**** Data provided ****

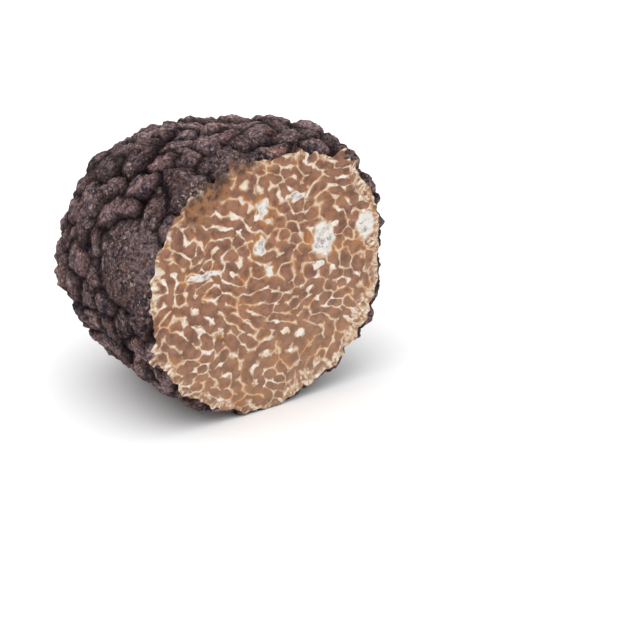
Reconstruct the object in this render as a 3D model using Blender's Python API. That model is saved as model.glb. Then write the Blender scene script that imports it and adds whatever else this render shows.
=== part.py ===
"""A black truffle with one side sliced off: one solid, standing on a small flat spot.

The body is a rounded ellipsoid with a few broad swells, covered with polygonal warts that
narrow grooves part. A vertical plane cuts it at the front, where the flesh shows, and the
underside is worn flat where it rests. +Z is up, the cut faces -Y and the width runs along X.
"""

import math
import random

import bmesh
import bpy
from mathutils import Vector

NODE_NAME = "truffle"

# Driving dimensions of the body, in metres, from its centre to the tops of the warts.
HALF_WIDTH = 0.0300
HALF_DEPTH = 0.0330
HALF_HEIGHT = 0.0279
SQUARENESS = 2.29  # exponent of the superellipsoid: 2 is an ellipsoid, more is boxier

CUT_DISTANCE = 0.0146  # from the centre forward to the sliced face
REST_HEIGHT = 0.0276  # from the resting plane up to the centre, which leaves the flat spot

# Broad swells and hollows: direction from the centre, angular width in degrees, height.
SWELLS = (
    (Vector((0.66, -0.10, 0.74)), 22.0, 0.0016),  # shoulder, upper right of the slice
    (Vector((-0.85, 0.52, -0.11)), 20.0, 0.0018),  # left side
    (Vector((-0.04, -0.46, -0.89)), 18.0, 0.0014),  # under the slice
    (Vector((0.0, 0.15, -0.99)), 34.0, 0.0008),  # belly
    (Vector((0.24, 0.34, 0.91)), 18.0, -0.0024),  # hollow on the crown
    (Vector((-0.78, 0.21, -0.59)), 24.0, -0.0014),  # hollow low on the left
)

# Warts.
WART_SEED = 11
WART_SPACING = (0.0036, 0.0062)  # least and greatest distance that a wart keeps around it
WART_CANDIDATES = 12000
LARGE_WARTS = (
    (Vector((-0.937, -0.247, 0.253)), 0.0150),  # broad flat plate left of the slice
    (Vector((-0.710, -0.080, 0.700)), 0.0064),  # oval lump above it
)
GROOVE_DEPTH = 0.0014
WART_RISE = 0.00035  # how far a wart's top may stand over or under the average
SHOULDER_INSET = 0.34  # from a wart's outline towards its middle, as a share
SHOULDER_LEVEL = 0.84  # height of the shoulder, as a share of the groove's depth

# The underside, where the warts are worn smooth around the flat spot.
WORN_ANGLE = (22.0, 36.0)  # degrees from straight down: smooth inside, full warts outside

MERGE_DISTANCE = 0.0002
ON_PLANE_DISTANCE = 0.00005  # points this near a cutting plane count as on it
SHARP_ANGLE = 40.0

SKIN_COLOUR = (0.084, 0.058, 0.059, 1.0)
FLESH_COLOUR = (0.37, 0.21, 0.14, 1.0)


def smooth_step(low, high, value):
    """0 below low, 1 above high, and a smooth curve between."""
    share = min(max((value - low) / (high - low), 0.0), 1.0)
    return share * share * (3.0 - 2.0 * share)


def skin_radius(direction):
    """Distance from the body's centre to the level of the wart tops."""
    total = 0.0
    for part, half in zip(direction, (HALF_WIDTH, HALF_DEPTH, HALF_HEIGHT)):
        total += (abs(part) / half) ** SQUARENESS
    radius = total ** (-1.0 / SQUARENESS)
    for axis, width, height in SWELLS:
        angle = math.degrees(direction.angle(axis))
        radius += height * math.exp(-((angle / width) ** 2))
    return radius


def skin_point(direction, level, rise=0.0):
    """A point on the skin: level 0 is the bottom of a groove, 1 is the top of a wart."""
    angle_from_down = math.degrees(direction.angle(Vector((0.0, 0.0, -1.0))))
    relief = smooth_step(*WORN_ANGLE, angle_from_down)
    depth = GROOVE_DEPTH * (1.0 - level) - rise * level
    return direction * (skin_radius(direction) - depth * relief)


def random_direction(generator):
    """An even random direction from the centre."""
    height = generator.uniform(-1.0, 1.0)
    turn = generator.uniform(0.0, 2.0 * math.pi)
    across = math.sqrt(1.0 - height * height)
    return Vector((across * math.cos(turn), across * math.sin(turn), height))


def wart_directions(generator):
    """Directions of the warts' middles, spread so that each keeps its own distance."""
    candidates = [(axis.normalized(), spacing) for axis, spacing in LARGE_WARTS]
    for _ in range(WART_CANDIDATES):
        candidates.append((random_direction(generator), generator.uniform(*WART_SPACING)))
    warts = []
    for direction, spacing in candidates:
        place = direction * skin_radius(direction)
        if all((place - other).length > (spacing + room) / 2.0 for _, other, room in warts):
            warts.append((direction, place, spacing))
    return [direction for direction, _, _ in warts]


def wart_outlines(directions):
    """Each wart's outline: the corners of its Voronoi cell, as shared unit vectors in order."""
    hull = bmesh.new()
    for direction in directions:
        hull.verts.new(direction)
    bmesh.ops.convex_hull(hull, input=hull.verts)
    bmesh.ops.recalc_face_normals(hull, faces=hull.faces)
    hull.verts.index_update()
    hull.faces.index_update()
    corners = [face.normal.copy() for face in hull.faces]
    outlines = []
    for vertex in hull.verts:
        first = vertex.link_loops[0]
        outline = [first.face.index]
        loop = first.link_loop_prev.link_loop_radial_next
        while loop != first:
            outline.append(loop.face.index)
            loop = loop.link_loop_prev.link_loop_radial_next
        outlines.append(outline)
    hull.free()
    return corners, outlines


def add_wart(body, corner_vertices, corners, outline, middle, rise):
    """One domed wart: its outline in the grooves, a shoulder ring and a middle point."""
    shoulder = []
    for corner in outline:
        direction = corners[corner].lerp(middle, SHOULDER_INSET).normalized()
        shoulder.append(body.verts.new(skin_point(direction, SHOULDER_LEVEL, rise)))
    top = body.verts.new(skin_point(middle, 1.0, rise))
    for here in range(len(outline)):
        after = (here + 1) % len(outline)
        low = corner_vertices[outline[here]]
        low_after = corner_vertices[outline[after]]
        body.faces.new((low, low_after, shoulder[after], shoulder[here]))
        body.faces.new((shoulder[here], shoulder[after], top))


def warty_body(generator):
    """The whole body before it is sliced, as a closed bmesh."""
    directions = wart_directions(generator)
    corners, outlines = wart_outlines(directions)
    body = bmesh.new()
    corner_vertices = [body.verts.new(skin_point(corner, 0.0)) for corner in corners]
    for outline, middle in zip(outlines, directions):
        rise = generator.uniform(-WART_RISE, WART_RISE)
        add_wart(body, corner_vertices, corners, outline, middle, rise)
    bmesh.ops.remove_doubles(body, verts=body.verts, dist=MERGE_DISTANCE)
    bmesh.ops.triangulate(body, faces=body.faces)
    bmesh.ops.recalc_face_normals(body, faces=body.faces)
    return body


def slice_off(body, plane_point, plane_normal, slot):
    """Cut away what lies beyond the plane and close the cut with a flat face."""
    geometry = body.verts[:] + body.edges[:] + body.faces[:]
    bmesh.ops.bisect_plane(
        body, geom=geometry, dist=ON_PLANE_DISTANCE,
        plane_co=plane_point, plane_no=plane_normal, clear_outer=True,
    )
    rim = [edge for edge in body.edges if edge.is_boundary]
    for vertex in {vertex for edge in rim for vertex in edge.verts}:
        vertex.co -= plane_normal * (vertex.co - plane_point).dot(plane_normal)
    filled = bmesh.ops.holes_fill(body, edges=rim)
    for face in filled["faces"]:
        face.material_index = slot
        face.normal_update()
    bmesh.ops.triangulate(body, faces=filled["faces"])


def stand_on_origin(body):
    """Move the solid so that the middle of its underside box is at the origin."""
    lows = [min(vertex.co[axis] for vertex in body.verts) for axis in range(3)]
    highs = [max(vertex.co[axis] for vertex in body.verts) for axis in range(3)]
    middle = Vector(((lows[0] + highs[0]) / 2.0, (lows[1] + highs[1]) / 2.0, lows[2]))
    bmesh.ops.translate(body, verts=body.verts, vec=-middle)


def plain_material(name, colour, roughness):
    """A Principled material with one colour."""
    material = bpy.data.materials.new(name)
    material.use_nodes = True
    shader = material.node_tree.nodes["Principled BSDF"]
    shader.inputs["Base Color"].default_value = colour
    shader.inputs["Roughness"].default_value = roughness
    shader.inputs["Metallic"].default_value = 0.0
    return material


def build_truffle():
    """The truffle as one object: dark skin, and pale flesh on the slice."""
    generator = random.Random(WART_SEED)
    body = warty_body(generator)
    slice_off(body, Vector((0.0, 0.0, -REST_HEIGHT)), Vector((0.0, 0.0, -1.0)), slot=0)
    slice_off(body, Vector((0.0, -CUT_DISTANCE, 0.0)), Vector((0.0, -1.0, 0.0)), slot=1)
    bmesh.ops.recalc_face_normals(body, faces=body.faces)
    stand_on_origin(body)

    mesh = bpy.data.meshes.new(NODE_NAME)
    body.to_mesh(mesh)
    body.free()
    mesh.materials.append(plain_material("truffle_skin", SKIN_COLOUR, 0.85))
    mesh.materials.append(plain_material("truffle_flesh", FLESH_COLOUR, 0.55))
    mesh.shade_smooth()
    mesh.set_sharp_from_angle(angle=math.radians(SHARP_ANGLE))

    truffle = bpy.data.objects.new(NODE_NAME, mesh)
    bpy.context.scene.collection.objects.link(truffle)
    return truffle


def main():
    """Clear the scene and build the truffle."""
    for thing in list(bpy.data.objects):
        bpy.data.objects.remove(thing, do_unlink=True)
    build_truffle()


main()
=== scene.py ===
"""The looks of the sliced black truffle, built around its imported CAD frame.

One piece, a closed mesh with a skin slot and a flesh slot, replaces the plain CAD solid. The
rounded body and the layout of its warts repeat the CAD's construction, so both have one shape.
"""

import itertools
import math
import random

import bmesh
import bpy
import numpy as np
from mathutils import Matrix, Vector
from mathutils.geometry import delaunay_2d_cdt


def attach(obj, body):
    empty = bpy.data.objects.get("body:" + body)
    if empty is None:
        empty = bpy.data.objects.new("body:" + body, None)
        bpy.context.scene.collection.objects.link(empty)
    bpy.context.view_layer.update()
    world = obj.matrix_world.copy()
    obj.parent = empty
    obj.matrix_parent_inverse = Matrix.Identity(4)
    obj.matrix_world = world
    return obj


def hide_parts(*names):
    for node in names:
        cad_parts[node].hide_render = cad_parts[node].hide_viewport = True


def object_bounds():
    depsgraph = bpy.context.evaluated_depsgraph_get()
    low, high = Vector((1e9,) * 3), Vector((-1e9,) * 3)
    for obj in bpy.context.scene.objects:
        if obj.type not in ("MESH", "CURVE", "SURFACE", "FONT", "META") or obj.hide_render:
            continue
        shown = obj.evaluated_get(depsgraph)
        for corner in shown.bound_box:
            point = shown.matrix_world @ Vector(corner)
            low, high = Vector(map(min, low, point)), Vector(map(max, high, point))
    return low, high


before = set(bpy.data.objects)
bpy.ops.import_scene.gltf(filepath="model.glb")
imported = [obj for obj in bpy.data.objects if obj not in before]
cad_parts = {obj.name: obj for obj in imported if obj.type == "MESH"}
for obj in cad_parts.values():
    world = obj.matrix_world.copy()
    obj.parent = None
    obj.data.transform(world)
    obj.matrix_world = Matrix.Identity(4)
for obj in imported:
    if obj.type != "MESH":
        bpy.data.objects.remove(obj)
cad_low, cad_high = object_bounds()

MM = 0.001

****

Exactly and only the lines from the line that contains "mesh = bpy.data.meshes.new(NODE_NAME)" through the line that contains "depsgraph = bpy.context.evaluated_depsgraph_get()" are to be repeated as they stand.

- _Solved exercise_
    mesh = bpy.data.meshes.new(NODE_NAME)
    body.to_mesh(mesh)
    body.free()
    mesh.materials.append(plain_material("truffle_skin", SKIN_COLOUR, 0.85))
    mesh.materials.append(plain_material("truffle_flesh", FLESH_COLOUR, 0.55))
    mesh.shade_smooth()
    mesh.set_sharp_from_angle(angle=math.radians(SHARP_ANGLE))

    truffle = bpy.data.objects.new(NODE_NAME, mesh)
    bpy.context.scene.collection.objects.link(truffle)
    return truffle


def main():
    """Clear the scene and build the truffle."""
    for thing in list(bpy.data.objects):
        bpy.data.objects.remove(thing, do_unlink=True)
    build_truffle()


main()
=== scene.py ===
"""The looks of the sliced black truffle, built around its imported CAD frame.

One piece, a closed mesh with a skin slot and a flesh slot, replaces the plain CAD solid. The
rounded body and the layout of its warts repeat the CAD's construction, so both have one shape.
"""

import itertools
import math
import random

import bmesh
import bpy
import numpy as np
from mathutils import Matrix, Vector
from mathutils.geometry import delaunay_2d_cdt


def attach(obj, body):
    empty = bpy.data.objects.get("body:" + body)
    if empty is None:
        empty = bpy.data.objects.new("body:" + body, None)
        bpy.context.scene.collection.objects.link(empty)
    bpy.context.view_layer.update()
    world = obj.matrix_world.copy()
    obj.parent = empty
    obj.matrix_parent_inverse = Matrix.Identity(4)
    obj.matrix_world = world
    return obj


def hide_parts(*names):
    for node in names:
        cad_parts[node].hide_render = cad_parts[node].hide_viewport = True


def object_bounds():
    depsgraph = bpy.context.evaluated_depsgraph_get()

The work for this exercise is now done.